• The exercise:
Pull out of the data below the stretch of lines bounded by the one containing "function addPiece(parent, name, geometry, material)" and the one containing "for node in", both bounds included, unchanged.

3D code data
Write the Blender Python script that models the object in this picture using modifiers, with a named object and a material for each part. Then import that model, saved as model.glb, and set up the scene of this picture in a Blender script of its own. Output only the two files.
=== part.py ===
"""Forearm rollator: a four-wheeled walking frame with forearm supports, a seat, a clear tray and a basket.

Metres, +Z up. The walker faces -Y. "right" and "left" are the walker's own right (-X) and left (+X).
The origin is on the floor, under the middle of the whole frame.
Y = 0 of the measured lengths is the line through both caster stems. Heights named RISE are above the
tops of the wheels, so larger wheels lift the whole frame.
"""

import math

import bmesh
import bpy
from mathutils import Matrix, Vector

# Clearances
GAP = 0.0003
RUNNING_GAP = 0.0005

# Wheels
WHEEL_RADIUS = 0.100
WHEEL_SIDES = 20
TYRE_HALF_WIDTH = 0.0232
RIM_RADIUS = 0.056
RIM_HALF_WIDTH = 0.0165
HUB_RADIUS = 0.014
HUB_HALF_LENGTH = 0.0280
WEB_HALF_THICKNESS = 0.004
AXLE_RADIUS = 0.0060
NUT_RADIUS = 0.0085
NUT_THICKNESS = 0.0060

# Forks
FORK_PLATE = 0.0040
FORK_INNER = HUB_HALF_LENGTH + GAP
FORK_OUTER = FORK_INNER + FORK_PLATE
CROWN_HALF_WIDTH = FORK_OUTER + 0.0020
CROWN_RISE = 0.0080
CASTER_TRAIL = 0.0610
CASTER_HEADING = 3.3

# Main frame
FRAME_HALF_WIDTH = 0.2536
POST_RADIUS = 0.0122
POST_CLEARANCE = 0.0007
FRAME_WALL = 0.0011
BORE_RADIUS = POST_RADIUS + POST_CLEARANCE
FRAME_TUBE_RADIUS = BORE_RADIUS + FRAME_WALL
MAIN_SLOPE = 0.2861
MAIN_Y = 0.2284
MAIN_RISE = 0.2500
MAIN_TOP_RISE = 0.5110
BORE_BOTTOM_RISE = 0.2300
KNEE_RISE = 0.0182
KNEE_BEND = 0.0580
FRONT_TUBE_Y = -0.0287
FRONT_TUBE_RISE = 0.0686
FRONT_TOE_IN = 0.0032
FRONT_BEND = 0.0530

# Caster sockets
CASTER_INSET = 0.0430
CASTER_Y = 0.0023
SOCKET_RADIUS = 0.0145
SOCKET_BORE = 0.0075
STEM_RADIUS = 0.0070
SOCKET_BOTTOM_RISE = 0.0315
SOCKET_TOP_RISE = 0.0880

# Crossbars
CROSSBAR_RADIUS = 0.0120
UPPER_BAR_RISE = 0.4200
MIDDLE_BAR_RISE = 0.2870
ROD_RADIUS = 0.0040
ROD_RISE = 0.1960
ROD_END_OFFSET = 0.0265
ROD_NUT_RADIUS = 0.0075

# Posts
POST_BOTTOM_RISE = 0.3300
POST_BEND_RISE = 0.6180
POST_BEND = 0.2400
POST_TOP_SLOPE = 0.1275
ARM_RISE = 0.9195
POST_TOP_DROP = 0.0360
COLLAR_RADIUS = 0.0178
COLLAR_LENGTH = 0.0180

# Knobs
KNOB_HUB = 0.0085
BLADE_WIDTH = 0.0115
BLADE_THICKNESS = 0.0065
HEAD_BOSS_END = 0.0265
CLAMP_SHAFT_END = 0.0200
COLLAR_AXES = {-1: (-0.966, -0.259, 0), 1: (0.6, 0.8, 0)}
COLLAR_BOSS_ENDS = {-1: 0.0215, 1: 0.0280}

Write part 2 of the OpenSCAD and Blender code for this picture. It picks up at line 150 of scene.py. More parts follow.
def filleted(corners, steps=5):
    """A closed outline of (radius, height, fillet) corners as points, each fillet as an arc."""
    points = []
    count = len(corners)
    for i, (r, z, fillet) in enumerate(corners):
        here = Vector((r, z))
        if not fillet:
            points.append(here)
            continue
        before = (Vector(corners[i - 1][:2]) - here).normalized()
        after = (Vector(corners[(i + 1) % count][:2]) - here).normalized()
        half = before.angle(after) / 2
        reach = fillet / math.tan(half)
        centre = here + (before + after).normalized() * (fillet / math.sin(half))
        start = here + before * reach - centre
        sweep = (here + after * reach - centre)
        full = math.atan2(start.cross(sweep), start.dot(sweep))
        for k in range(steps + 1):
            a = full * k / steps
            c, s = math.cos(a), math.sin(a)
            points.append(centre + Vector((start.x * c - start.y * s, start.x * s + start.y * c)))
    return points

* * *

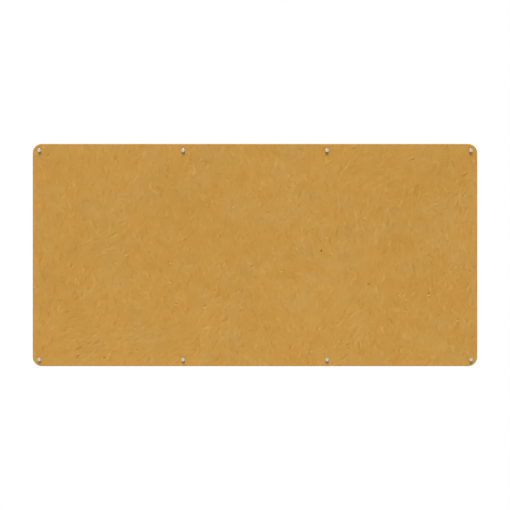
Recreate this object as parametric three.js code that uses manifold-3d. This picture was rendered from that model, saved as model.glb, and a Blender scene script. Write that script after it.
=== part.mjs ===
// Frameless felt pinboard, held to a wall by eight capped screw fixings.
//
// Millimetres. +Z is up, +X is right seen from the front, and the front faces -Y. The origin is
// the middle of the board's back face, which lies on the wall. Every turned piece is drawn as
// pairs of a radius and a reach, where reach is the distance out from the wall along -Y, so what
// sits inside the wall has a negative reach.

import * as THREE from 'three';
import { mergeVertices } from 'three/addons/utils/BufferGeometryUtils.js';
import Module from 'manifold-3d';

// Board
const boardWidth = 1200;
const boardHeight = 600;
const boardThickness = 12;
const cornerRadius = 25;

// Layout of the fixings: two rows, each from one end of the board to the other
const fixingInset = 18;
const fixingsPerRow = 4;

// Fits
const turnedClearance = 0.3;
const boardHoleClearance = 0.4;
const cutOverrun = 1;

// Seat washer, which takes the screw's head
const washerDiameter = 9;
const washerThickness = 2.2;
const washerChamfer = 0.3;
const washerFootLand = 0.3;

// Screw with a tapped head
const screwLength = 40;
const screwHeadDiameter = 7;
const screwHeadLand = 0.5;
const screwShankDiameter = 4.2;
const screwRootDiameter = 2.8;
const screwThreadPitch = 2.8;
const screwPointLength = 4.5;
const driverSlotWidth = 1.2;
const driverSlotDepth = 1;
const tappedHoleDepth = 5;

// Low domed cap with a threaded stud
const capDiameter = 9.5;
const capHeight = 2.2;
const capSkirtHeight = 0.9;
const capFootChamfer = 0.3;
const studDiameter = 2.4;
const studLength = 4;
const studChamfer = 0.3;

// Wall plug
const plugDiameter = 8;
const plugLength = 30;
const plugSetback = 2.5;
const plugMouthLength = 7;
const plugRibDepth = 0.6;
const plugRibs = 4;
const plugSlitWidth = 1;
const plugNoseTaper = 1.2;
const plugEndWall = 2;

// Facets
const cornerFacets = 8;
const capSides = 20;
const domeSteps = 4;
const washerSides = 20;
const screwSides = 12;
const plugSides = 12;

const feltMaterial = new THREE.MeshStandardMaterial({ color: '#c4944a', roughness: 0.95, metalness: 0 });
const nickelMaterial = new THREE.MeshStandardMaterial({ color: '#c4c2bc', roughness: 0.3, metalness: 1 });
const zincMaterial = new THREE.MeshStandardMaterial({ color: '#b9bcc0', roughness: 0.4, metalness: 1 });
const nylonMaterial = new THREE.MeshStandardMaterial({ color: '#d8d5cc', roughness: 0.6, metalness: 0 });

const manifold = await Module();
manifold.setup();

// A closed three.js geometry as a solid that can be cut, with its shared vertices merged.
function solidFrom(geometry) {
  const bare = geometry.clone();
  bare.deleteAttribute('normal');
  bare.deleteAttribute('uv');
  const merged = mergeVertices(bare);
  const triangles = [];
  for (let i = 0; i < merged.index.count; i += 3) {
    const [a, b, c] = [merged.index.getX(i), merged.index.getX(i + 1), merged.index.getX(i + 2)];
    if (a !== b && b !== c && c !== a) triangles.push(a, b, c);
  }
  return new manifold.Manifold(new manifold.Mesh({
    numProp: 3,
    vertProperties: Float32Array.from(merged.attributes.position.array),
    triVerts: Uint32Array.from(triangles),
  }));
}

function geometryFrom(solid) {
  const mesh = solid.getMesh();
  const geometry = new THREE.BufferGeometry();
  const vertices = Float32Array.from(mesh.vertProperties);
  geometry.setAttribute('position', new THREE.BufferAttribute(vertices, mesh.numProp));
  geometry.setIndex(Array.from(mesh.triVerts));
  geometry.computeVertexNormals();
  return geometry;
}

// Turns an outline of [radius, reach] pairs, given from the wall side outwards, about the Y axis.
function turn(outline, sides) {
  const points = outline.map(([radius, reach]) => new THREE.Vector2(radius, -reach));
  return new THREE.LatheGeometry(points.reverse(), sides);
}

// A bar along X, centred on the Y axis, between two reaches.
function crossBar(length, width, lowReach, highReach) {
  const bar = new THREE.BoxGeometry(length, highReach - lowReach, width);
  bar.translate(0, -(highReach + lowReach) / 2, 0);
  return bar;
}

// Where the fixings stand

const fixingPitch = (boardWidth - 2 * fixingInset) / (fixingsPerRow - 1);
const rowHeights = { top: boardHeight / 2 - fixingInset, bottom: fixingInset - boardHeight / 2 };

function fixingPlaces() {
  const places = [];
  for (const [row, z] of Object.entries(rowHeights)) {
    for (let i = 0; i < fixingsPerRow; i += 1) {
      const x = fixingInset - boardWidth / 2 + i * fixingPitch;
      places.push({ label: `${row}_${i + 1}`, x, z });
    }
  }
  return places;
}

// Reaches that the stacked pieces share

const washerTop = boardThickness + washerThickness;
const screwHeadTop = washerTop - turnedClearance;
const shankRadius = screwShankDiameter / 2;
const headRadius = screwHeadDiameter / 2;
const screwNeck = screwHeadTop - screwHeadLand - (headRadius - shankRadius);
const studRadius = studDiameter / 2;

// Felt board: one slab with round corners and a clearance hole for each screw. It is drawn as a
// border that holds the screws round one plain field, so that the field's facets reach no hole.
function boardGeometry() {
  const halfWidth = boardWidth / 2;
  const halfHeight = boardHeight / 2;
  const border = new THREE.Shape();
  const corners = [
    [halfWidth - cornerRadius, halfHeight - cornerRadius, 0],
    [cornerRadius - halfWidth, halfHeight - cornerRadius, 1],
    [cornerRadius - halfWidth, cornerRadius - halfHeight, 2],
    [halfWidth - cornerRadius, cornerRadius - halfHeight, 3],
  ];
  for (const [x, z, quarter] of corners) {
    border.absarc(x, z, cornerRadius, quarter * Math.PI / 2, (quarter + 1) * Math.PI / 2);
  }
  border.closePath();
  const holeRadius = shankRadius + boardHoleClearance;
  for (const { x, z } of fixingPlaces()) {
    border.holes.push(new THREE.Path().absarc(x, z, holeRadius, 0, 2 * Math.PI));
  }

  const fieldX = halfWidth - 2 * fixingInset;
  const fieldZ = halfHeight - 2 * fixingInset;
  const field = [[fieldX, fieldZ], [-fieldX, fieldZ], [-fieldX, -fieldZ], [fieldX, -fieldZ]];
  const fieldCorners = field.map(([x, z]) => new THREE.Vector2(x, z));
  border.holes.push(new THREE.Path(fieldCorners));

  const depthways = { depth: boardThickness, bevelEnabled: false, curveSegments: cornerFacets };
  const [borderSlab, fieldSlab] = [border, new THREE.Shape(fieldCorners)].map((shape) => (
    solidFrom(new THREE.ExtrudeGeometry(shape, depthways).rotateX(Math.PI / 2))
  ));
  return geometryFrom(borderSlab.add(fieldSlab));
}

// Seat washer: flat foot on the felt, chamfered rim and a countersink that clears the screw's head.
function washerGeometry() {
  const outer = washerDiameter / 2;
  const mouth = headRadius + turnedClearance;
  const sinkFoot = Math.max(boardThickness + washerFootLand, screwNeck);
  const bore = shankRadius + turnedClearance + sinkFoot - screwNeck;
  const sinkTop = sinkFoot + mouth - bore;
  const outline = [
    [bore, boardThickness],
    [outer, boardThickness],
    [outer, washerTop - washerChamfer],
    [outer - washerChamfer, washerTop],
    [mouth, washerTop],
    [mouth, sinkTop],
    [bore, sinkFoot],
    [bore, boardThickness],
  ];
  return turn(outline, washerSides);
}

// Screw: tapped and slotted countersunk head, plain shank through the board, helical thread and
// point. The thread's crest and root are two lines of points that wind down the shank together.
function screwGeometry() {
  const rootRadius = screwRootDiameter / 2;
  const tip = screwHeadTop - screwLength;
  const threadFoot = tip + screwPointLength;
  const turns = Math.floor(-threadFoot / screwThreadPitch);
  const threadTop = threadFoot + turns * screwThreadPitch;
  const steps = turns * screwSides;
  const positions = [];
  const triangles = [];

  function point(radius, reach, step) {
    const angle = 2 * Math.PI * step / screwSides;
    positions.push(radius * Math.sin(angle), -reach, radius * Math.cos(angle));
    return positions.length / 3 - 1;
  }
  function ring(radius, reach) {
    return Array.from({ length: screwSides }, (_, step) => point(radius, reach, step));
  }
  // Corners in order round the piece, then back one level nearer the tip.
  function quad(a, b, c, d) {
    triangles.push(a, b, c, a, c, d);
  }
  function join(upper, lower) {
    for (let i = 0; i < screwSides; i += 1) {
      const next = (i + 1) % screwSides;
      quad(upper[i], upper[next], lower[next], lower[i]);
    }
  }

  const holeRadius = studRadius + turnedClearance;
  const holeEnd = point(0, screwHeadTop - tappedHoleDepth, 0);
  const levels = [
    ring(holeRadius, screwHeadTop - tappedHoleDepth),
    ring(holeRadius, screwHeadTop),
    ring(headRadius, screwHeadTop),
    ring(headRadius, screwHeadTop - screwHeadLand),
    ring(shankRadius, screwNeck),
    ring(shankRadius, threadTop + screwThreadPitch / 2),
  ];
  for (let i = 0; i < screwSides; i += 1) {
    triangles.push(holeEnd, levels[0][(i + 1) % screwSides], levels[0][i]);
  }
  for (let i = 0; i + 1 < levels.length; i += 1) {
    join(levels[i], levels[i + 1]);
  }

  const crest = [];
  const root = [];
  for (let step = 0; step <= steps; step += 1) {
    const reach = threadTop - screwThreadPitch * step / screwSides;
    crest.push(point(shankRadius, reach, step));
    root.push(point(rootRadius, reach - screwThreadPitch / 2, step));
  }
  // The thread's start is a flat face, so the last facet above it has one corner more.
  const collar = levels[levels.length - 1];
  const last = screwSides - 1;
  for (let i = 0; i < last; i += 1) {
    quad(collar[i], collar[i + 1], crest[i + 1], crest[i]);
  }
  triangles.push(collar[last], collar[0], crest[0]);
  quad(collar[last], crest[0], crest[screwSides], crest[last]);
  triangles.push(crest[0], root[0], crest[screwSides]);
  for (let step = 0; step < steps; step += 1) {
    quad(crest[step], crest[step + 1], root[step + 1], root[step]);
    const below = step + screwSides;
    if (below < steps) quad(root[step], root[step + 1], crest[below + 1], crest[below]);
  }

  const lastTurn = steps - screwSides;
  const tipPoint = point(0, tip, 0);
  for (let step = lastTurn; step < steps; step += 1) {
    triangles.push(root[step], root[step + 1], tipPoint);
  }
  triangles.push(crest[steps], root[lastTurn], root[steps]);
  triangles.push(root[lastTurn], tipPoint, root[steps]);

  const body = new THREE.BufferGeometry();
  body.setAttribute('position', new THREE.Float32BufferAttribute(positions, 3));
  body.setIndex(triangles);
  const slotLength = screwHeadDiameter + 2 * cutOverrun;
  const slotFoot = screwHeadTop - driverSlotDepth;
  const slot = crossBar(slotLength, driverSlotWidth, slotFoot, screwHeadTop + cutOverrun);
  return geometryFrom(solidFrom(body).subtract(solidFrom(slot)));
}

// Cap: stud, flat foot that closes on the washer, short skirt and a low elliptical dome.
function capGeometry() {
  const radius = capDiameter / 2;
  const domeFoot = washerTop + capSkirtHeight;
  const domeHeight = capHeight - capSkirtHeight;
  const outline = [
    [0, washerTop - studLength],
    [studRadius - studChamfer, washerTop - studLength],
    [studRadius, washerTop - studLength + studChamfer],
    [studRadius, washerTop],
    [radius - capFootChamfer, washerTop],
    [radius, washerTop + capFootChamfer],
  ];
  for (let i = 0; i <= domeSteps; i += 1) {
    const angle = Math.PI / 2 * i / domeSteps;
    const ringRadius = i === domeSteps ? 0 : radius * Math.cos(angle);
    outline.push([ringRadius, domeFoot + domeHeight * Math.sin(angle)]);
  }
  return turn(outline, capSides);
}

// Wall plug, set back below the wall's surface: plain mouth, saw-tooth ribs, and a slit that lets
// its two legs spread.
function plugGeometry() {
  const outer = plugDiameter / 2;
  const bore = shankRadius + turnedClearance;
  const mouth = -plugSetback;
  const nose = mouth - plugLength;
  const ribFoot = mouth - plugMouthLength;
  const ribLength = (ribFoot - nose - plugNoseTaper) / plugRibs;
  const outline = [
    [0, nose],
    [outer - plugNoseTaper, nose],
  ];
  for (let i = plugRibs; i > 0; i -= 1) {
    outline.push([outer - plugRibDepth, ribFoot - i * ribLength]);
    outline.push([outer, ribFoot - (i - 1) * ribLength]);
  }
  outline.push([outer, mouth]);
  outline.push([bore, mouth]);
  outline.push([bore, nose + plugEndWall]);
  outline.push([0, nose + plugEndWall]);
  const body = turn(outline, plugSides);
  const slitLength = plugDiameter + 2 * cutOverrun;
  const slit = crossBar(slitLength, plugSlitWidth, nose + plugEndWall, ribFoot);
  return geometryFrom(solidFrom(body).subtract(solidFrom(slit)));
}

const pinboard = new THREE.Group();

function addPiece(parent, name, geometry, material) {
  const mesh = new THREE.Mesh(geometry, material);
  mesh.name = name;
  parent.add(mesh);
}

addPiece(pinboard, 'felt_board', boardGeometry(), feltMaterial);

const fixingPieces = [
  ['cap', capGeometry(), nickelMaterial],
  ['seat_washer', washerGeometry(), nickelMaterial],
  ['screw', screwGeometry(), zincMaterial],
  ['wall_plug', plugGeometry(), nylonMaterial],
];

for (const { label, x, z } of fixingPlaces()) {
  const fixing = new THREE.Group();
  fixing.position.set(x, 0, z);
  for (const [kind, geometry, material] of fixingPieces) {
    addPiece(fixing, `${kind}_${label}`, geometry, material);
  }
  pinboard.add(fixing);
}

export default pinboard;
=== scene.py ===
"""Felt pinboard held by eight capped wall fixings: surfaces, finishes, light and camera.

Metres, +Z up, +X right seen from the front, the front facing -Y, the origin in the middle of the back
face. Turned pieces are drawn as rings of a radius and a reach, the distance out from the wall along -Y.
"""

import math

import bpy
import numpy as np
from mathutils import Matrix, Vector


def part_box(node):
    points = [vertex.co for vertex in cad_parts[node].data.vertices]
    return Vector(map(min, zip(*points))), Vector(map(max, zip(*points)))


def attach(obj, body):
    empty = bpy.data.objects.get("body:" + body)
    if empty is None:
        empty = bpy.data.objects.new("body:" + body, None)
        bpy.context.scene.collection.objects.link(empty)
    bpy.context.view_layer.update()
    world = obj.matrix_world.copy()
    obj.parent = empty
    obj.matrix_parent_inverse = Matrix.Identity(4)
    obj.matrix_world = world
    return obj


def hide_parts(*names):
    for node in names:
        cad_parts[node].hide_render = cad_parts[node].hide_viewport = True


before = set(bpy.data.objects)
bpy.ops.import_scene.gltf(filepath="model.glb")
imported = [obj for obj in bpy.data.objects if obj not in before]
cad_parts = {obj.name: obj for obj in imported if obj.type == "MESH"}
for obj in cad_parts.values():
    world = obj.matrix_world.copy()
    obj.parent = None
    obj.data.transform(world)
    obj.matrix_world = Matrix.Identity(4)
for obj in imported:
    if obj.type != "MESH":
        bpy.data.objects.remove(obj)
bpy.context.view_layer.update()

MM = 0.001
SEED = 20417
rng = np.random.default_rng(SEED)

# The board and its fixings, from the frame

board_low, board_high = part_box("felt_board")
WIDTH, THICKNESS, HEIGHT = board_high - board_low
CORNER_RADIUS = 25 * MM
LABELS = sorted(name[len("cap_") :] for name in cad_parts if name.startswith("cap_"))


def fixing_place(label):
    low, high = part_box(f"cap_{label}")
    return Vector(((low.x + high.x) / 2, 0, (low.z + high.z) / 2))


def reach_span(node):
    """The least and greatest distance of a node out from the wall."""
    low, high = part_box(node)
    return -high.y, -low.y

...

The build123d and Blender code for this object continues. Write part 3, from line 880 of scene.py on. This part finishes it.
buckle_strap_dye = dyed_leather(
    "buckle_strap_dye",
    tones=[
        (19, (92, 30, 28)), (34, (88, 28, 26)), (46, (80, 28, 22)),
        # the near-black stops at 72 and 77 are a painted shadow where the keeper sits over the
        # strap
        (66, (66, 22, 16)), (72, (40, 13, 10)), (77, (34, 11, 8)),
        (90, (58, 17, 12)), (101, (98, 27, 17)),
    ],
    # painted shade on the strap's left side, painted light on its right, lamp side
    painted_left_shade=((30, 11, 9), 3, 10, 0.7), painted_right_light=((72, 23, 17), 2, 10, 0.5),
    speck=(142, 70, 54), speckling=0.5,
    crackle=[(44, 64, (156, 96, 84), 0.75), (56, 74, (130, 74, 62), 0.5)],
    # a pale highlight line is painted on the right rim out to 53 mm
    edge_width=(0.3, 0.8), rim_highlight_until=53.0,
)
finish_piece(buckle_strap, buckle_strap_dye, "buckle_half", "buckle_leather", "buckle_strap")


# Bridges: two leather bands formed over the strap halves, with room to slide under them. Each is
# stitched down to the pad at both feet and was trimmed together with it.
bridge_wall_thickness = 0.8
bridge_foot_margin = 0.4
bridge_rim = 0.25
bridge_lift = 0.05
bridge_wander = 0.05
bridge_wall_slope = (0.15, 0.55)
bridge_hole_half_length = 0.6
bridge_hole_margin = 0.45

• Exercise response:
function addPiece(parent, name, geometry, material) {
  const mesh = new THREE.Mesh(geometry, material);
  mesh.name = name;
  parent.add(mesh);
}

addPiece(pinboard, 'felt_board', boardGeometry(), feltMaterial);

const fixingPieces = [
  ['cap', capGeometry(), nickelMaterial],
  ['seat_washer', washerGeometry(), nickelMaterial],
  ['screw', screwGeometry(), zincMaterial],
  ['wall_plug', plugGeometry(), nylonMaterial],
];

for (const { label, x, z } of fixingPlaces()) {
  const fixing = new THREE.Group();
  fixing.position.set(x, 0, z);
  for (const [kind, geometry, material] of fixingPieces) {
    addPiece(fixing, `${kind}_${label}`, geometry, material);
  }
  pinboard.add(fixing);
}

export default pinboard;
=== scene.py ===
"""Felt pinboard held by eight capped wall fixings: surfaces, finishes, light and camera.

Metres, +Z up, +X right seen from the front, the front facing -Y, the origin in the middle of the back
face. Turned pieces are drawn as rings of a radius and a reach, the distance out from the wall along -Y.
"""

import math

import bpy
import numpy as np
from mathutils import Matrix, Vector


def part_box(node):
    points = [vertex.co for vertex in cad_parts[node].data.vertices]
    return Vector(map(min, zip(*points))), Vector(map(max, zip(*points)))


def attach(obj, body):
    empty = bpy.data.objects.get("body:" + body)
    if empty is None:
        empty = bpy.data.objects.new("body:" + body, None)
        bpy.context.scene.collection.objects.link(empty)
    bpy.context.view_layer.update()
    world = obj.matrix_world.copy()
    obj.parent = empty
    obj.matrix_parent_inverse = Matrix.Identity(4)
    obj.matrix_world = world
    return obj


def hide_parts(*names):
    for node in names:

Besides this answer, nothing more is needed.